By that time, the “worm season” could be over.

Commercial pecan tree growers usually don’t focus on treating their orchard for webworms, Dufour said.

“However, they do treat for other pests and the product used for those insects is also effective on webworms,” he added.

Proactive property owners and pecan growers can treat their trees prior to the hatching of the worms to possibly prevent the ugly balls of webbing from appearing next year, “but it wouldn’t guarantee no webs. It is not a 100 percent method of control -- not a knockout approach, by any means.”

Property owners have been at war with webworms since the 1920s, so there are proven control methods available.

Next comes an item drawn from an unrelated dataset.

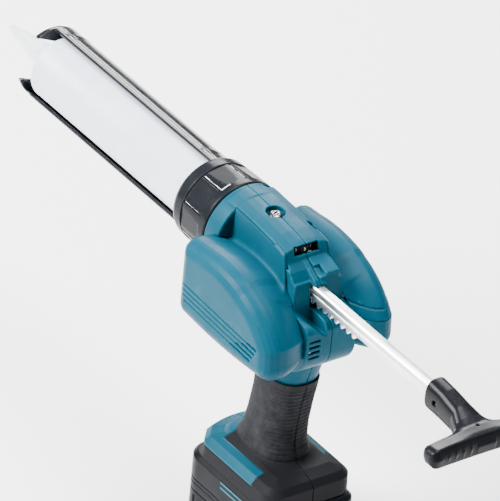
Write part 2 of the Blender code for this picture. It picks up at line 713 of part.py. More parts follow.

Entomologists (bug scientists) say perhaps the best method is to literally let nature take its course. In short, if you can reach them, just rip open the webs and invite the birds, spiders, wasps and hornets to an all-you-can-eat buffet. Cutting off web-laden branches is also effective, but may leave gaps in the foliage.

There are biological agents that can be used against the webworms and synthetic insecticides as well. In both cases, they are more effective when applied while the webworms and their colonies are small.

Just one “fun fact” about those balls of webbing.

If you think it’s hot outside, be glad you’re not inside that web. The temperature in that ball reaches 122 degrees.